The whole reason I explicitly used this notion for \(\frac{s}{10}=\frac{9/{10^0}+9/{10^1}+9/{10^2}+...}{10}=\frac{9/1+9/{10}+9/{100}+...}{10}=9/{10^1}+9/{10^2}+9/{10^3}+...=\sum_{x=1}^\infty \frac9{10^x}\) was to emphasise the one-to-one correspondence for "each decimal place" in both \(\frac{s}{10}\) and \(s\) but by representing each as a fraction instead of a decimal place - to try and help you from getting confused about superficial appearance of decimals.

This matches the \(9/{10^1}\) in \(s\) with the \(\frac{9/{10^0}}{10}\) in \(\frac{s}{10}\) (i.e. each 9 in the tenths column together for both s and s/10)

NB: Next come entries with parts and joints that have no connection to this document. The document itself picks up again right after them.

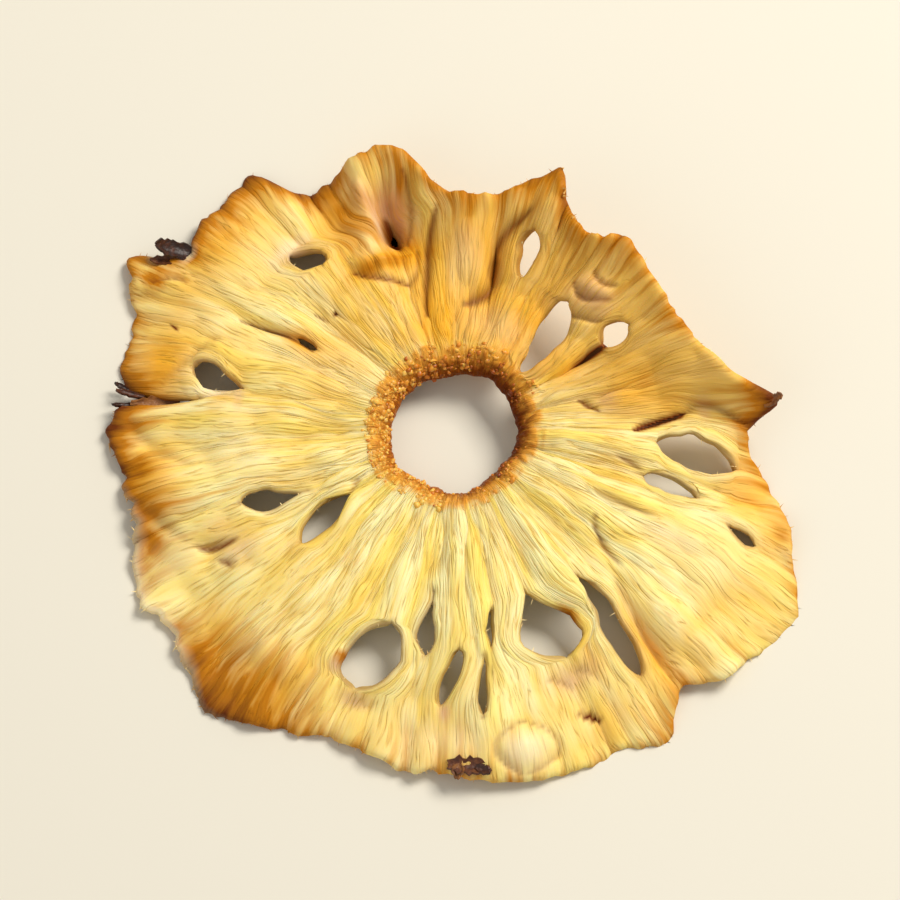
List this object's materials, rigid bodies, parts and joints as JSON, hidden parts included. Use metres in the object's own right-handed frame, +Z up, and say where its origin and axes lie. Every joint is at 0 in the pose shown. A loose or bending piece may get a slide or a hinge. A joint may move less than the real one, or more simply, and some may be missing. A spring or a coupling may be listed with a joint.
{
  "type": "dried pineapple ring",
  "caption": "Thin dried ring of pineapple with its core cut out, a low ruffled fan on one side and a curled-up wing on the other, pierced by teardrop seed chambers.",
  "frame": {"origin": "middle of the ring's box, on the surface it lies on", "axes": "+Z up, out of the face that shows; +Y from the low fan towards the curled-up wing; +X to the right with the wing at the back"},
  "size_m": [0.0832, 0.0796, 0.0139],
  "materials": {
    "dried_fruit": "dry and leathery, satin, fibrous"
  },
  "bodies": {
    "root": {"pineapple_ring": "dried_fruit"}
  },
  "joints": []
}
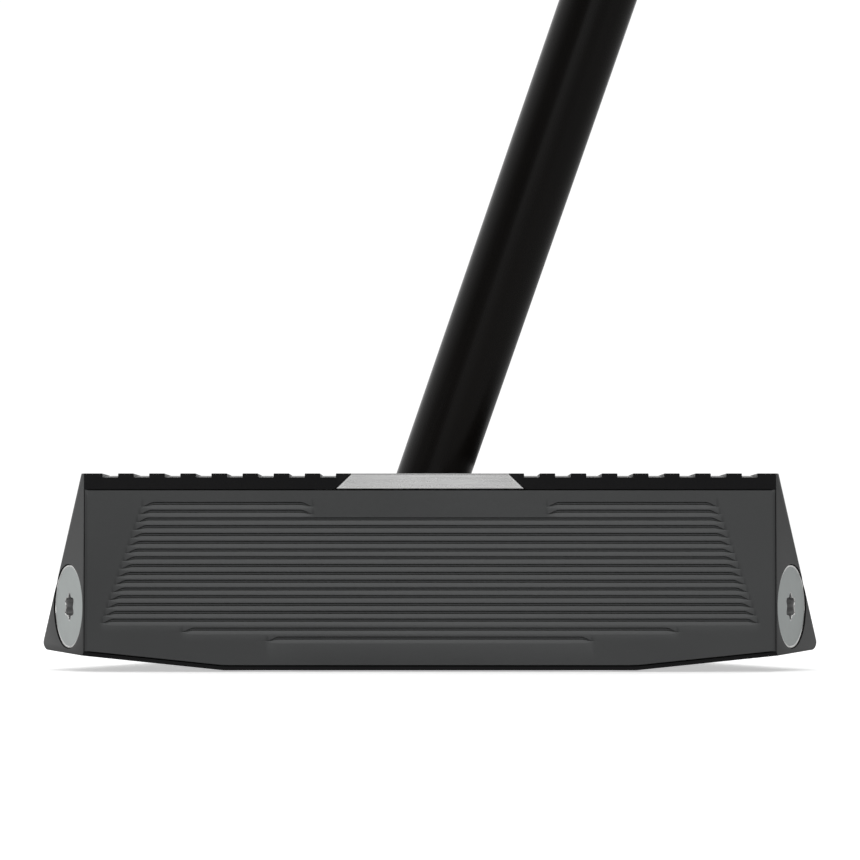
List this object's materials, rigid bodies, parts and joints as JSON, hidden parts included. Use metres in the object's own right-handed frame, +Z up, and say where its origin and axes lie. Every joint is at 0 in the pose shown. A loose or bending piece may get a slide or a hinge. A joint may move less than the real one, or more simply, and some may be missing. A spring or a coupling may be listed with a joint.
{
  "type": "mallet putter",
  "caption": "Right-handed mallet putter with a grooved face insert, a satin riser for the slanted black shaft, and screw-in weights.",
  "frame": {"origin": "on the flat of the sole, at the middle of the face width and half way from face to trailing edge", "axes": "+Z up, face toward -Y, toe toward -X, heel and shaft lean toward +X"},
  "size_m": [0.3459, 0.084, 0.844],
  "materials": {
    "body_black": "black anodised, fine bead-blast satin",
    "insert_grey": "dark grey finish over stainless steel, milled grooves",
    "adhesive": "thin bonding film",
    "riser_satin": "satin silver, fine machining lines",
    "screw_steel": "plain steel screw",
    "weight_steel": "satin grey with a bright turned rim",
    "sight_white": "white paint fill",
    "shaft_black": "gloss black lacquer over carbon fibre",
    "epoxy": "cured adhesive",
    "tape": "double-sided tape",
    "grip_rubber": "matt textured grip",
    "cap_rubber": "matt moulded end cap"
  },
  "bodies": {
    "putter": {"head_body": "body_black", "face_insert": "insert_grey", "face_insert_adhesive": "adhesive", "riser": "riser_satin", "riser_screw_toe": "screw_steel", "riser_screw_heel": "screw_steel", "sight_line": "sight_white", "shaft": "shaft_black", "shaft_epoxy": "epoxy", "grip_tape": "tape", "grip": "grip_rubber", "grip_end_cap": "cap_rubber"},
    "toe_weight": {"toe_weight": "weight_steel"},
    "heel_weight": {"heel_weight": "weight_steel"},
    "sole_weight_1": {"sole_weight_1": "weight_steel"},
    "sole_weight_2": {"sole_weight_2": "weight_steel"},
    "sole_weight_3": {"sole_weight_3": "weight_steel"},
    "sole_weight_4": {"sole_weight_4": "weight_steel"},
    "sole_weight_5": {"sole_weight_5": "weight_steel"},
    "sole_weight_6": {"sole_weight_6": "weight_steel"},
    "sole_weight_7": {"sole_weight_7": "weight_steel"},
    "sole_weight_8": {"sole_weight_8": "weight_steel"}
  },
  "joints": [
    {"name": "toe_weight_out", "type": "slide", "parent": "putter", "child": "toe_weight", "axis": [-0.9135, -0.4067, 0], "range_m": [0, 0.012]},
    {"name": "heel_weight_out", "type": "slide", "parent": "putter", "child": "heel_weight", "axis": [0.9135, -0.4067, 0], "range_m": [0, 0.012]},
    {"name": "sole_weight_1_out", "type": "slide", "parent": "putter", "child": "sole_weight_1", "axis": [0, 0, -1], "range_m": [0, 0.012]},
    {"name": "sole_weight_2_out", "type": "slide", "parent": "putter", "child": "sole_weight_2", "axis": [0, 0, -1], "range_m": [0, 0.012]},
    {"name": "sole_weight_3_out", "type": "slide", "parent": "putter", "child": "sole_weight_3", "axis": [0, 0, -1], "range_m": [0, 0.012]},
    {"name": "sole_weight_4_out", "type": "slide", "parent": "putter", "child": "sole_weight_4", "axis": [0, 0, -1], "range_m": [0, 0.012]},
    {"name": "sole_weight_5_out", "type": "slide", "parent": "putter", "child": "sole_weight_5", "axis": [0, 0, -1], "range_m": [0, 0.012]},
    {"name": "sole_weight_6_out", "type": "slide", "parent": "putter", "child": "sole_weight_6", "axis": [0, 0, -1], "range_m": [0, 0.012]},
    {"name": "sole_weight_7_out", "type": "slide", "parent": "putter", "child": "sole_weight_7", "axis": [0, 0, -1], "range_m": [0, 0.012]},
    {"name": "sole_weight_8_out", "type": "slide", "parent": "putter", "child": "sole_weight_8", "axis": [0, 0, -1], "range_m": [0, 0.012]}
  ]
}
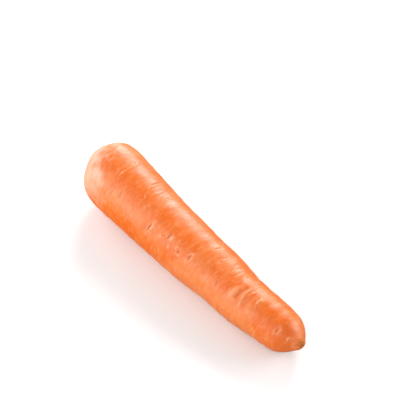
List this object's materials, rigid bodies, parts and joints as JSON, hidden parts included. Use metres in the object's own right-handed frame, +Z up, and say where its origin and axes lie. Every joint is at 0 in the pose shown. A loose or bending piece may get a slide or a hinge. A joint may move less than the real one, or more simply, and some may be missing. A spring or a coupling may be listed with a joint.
{
  "type": "carrot",
  "caption": "Whole carrot root lying on its side, rounded shoulder with the leaves cut away, slight taper to a blunt tip, fine cross creases in the skin.",
  "frame": {"origin": "middle of the box round the root, at the ground it lies on", "axes": "+X from the crown towards the tip, +Z up"},
  "size_m": [0.1748, 0.0398, 0.0402],
  "materials": {
    "skin": "satin"
  },
  "bodies": {
    "root": {"root_flesh": "skin"}
  },
  "joints": []
}
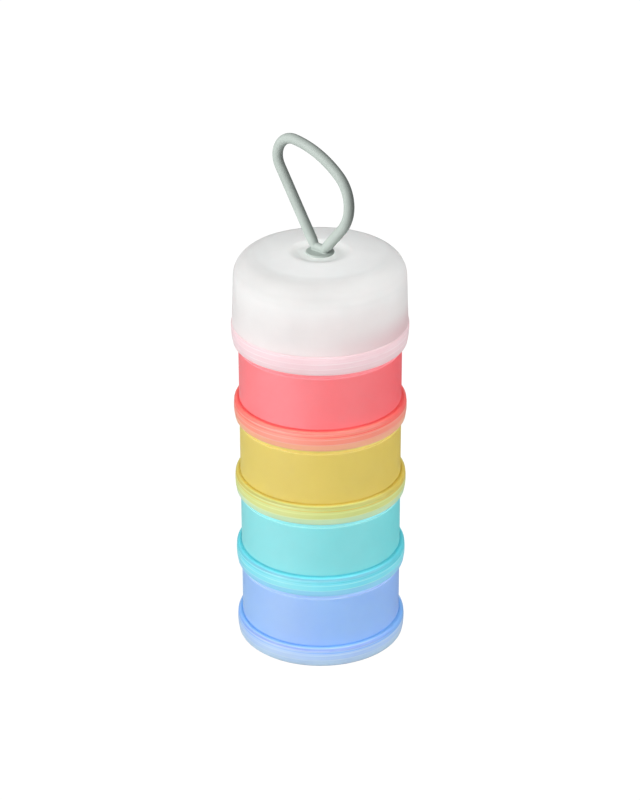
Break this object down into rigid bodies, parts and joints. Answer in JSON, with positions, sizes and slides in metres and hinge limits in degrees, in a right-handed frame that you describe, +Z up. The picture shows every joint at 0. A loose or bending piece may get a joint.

It does NOT match the \(9/{10^1}\) in \(s\) with the \(\frac{9/{10^1}}{10}\) in \(\frac{s}{10}\) (i.e. not the 0.9 in s with the 0.9/10=0.09 in s/10)

No doubt this still went over your head and you still got confused by the appearance of \(9/{10^1}\) looking the same in either, even though one was divided by 10 in \(\frac{s}{10}\) (obviously) and the other in \(s\) wasn't (obviously).

Magnus Anderson wrote:Silhouette wrote:Quite obviously I know what I'm talking about, so maybe you should just stop insisting I don't, what do you think?

This is one of the most pointless things you can say in a forum discussion.

This was exactly why it was a rephrasing of something you said to me, that "You have no clue what you're talking about, so maybe you should just stop it and instead stick to the topic, what do you think?"

The whole point of me saying it was to demonstrate to you that what you just said was "one of the most pointless things you can say in a forum discussion."

God, you miss literally everything...

You wonder why I'm getting so frustrated?

And you think I'm proud of it?!

I couldn't be further from proud of the fact that even the most clear and obvious explanations mean nothing to you.

I love how you've just brought up Hilbert's Hotel too, because it's just another one of those thought experiments that demonstrates the indeterminate sizelessness of infinity (the hotel with infinite rooms in it) and therefore disproves all your nonsense about sizes of infinity. There's still only 1 infinity (the hotel) whatever happens to it, and regardless of any finite operations/adjustments that you make to its rooms, it's counterintuitively still full whilst also able to have spaces. Operating on infinity does nothing definite to the fact that it's still infinite.

This is what indeterminate/undefinable/infinite/endless amounts to.

You can emphasise that, no matter how many 9s in \(0.\dot9\) fill the gap between it and \(1\), there's always an infinite number of smaller infinitesimal gaps that could be filled, and I can emphasise that infinite recurring 9s will always fill these gaps and both/neither of us would be fully right, because infinity is undefinable, which is why things like \(\frac1\infty\) are invalid because it's the same as saying \(\frac1{undefinable}\).

And since there's nothing definite about how many 9s there are in \(0.\dot9\) (including any "spare 9s" compared to \(9.\dot9\)), this is the quality of endlessness that changes all your finite understandings of progressions like \(0.9+0.1=1\) and \(0.09+0.01=1\) and so on such that \(1=0.\dot9\) - there's no gap because the indeterminacy of endlessness/infinity means there's no way to determine any gap.

Yet another set of explanations that really really should put this topic to rest.

No doubt it won't. Disappoint me further.